Designers Leonie Hostettler, 25, and Marius Borgeaud, 27, met while studying at the University of Art and Design in Geneva, but the pair’s strong chemistry really developed while working together under Olivier Theyskens at Nina Ricci. The design duo went on to form Mal-Aimée, which, lifted from a term associated with dark romanticism in French literature, translates literally as “unpopular person.” Far from brooding sensibilities, however, the label’s high-impact Eighties-inspired debut collection fuses bold shoulders with complex architectural hourglass constructions on tight frocks, bodysuits and leggings. Inspirations include Eighties Thierry Mugler and robots from “Transformers.” Details include metallic stitching echoing Art Deco grid motifs. High-waisted, carrot-shaped denim pants or sexy shorts give more of a street flavor, while the label’s softer side emerges in a line of romantic — and more commercial — flowing frocks.
— L.F.

Ghadah Paris
With the launch of her brand in 2005, Paris-based designer Ghadah Al Rashid set out to offer a younger, sophisticated alternative to the overcharged couture designs favored by her peers for weddings and special occasions in Saudi Arabia, where she grew up. This season, the designer, who in 2007 tapped Laurent Mercier as Ghadah’s artistic director, will present the brand’s first full daywear collection, from Oct. 3 to 7 at the Hotel Westin. Mercier oversaw the development of the line.
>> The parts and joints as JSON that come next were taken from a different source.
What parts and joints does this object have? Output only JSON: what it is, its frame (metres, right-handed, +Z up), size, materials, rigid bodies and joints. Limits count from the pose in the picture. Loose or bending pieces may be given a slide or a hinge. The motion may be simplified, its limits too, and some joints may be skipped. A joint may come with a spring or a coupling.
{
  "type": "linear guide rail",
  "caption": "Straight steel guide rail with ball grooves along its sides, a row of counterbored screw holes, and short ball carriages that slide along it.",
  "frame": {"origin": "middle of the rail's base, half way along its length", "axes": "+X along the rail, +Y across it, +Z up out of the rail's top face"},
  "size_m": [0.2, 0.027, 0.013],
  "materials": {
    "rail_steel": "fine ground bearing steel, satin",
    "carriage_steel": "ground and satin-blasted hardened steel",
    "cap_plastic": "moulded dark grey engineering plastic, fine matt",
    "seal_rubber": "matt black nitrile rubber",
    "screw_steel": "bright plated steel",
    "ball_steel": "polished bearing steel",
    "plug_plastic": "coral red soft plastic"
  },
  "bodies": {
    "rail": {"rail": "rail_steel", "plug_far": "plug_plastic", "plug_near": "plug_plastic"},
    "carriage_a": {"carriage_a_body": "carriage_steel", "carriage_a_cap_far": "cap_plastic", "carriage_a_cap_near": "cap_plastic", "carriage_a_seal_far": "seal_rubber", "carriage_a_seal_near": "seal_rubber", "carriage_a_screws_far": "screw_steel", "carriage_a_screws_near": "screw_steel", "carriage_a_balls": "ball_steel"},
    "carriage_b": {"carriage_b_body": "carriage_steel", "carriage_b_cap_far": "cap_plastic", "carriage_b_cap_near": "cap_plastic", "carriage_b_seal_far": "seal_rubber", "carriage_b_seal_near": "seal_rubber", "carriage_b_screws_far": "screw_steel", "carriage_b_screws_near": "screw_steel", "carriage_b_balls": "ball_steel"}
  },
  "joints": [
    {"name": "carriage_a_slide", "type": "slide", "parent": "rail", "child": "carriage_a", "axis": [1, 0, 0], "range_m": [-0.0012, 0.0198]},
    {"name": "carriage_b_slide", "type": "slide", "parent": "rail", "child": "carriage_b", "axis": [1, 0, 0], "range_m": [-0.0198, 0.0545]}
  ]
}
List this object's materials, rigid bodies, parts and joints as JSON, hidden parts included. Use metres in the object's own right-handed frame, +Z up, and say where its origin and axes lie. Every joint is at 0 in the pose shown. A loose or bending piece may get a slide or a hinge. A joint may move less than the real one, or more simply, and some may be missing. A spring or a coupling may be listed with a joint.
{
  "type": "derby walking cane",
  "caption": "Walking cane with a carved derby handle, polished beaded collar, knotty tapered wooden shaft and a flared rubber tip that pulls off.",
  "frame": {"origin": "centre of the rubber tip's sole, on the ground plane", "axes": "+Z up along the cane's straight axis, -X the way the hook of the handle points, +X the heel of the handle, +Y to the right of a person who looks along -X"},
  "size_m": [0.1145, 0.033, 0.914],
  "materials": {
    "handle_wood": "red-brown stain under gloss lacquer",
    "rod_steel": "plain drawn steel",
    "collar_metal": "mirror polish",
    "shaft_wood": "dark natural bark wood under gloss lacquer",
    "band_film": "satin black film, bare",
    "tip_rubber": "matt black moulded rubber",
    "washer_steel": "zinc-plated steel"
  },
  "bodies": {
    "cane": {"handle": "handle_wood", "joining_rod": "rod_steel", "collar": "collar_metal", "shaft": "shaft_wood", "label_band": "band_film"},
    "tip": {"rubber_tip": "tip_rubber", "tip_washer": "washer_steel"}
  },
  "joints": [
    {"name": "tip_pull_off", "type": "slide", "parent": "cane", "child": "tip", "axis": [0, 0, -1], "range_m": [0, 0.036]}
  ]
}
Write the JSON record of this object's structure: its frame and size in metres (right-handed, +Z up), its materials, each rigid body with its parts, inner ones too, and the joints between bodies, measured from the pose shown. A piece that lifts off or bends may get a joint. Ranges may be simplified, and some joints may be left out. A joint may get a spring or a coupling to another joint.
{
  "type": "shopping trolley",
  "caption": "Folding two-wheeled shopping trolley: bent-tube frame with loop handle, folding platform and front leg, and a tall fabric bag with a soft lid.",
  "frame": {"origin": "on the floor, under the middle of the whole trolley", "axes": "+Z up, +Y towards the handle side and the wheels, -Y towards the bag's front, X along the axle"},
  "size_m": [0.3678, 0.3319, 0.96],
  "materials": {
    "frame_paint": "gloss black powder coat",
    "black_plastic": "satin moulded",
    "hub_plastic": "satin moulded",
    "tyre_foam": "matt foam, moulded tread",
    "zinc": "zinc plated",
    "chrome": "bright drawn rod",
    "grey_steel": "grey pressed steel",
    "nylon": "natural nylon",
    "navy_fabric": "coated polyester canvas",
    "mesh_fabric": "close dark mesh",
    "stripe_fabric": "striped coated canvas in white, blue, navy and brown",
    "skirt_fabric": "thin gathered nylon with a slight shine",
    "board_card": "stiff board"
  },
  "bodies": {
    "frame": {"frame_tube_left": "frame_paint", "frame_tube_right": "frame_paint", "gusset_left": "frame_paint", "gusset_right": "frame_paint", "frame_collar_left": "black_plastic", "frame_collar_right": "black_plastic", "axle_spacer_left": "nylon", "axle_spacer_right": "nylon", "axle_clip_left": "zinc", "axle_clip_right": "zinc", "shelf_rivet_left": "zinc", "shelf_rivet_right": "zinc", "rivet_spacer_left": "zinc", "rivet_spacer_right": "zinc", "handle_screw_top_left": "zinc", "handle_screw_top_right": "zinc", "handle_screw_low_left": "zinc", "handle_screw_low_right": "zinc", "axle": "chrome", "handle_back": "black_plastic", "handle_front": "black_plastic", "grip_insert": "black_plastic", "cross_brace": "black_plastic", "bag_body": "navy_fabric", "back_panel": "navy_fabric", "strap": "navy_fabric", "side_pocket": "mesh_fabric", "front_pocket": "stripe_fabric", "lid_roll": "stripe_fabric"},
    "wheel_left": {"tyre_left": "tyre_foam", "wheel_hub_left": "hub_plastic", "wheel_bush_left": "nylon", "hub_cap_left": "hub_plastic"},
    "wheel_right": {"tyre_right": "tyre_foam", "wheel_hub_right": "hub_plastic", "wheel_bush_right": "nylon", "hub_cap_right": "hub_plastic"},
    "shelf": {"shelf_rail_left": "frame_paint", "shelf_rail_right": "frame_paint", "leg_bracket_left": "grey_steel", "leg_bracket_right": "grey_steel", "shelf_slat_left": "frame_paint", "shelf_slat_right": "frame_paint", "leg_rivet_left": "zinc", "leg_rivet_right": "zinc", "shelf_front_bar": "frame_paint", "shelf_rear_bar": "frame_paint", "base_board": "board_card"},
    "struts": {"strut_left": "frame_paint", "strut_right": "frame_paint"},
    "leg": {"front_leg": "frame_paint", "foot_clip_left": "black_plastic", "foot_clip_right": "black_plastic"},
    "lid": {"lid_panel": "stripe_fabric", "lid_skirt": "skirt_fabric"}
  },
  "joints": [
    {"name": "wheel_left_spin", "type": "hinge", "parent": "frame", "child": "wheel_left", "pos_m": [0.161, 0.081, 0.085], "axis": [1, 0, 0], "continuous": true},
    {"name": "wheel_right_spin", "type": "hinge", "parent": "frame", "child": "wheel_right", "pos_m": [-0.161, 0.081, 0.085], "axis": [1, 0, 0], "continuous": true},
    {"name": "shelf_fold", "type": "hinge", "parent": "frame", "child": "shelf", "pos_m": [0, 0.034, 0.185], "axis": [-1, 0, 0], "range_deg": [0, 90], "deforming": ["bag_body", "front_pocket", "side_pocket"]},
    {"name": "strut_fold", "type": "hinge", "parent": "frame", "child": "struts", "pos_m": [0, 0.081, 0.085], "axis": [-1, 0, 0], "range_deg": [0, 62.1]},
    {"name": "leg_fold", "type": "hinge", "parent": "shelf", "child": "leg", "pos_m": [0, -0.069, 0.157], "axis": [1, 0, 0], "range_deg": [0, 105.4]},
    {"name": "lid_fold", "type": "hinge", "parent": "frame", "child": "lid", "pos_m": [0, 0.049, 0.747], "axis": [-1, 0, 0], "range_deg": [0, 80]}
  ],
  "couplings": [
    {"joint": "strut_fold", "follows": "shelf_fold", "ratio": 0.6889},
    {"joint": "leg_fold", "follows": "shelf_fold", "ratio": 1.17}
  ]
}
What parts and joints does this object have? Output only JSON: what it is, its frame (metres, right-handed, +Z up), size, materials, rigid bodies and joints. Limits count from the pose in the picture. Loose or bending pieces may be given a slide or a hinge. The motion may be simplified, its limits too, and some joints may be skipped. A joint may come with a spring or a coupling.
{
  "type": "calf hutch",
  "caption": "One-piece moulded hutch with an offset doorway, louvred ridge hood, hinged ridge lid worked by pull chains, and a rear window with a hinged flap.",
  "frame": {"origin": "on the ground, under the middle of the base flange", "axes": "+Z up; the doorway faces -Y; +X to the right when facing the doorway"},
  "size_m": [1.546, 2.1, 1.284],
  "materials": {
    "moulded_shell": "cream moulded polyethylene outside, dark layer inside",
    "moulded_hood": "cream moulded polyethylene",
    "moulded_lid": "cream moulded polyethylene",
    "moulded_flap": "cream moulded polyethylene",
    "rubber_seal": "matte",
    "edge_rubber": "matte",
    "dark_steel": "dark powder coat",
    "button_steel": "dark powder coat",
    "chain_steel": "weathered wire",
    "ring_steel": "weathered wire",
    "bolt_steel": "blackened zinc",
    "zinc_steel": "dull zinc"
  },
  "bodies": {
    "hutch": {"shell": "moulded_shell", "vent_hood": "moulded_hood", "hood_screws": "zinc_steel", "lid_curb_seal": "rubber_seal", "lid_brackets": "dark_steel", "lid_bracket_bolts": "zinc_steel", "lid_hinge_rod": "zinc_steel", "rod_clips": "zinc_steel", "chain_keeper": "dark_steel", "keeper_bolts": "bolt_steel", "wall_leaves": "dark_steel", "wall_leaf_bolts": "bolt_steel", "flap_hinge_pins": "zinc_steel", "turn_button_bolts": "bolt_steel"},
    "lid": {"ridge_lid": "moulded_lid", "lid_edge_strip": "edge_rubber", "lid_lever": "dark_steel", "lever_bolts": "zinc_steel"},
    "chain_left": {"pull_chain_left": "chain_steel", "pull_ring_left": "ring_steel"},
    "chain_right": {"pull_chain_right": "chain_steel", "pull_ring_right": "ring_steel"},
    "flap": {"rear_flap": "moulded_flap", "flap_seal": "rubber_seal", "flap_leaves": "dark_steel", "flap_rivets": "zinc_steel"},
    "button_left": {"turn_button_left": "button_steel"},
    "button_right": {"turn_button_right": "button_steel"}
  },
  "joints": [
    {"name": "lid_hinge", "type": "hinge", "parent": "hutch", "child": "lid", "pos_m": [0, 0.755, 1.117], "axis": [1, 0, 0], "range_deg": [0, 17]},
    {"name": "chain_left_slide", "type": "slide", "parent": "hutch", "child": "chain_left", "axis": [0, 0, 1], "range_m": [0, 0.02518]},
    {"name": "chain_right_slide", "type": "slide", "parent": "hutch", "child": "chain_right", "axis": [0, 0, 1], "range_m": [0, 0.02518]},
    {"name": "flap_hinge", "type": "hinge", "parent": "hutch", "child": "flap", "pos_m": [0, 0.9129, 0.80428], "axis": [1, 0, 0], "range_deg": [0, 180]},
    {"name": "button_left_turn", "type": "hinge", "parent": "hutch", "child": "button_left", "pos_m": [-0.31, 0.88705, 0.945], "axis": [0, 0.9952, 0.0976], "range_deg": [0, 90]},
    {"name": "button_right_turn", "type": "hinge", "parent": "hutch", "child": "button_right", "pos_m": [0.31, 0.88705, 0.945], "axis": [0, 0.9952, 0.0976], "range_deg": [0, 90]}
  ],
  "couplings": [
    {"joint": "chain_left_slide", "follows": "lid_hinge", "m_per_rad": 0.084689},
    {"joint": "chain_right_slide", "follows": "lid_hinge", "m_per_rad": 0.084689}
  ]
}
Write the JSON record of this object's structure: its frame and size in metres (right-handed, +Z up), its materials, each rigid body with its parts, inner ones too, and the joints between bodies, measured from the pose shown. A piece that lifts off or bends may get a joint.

“It’s for the modern working woman, offering something chic and elegant but easy and simple,” said Al Rashid, adding that the range includes pants, skirts, jackets and shirts that can be mixed together in high-end fabrics. The brand counts around 25 points of sale, including Harrods in London and Le Bon Marché in Paris, with 15 new doors to be added over the next few months. Brand manager Laurent-Marie Affre confirmed Ghadah is currently readying entry into the U.S. market.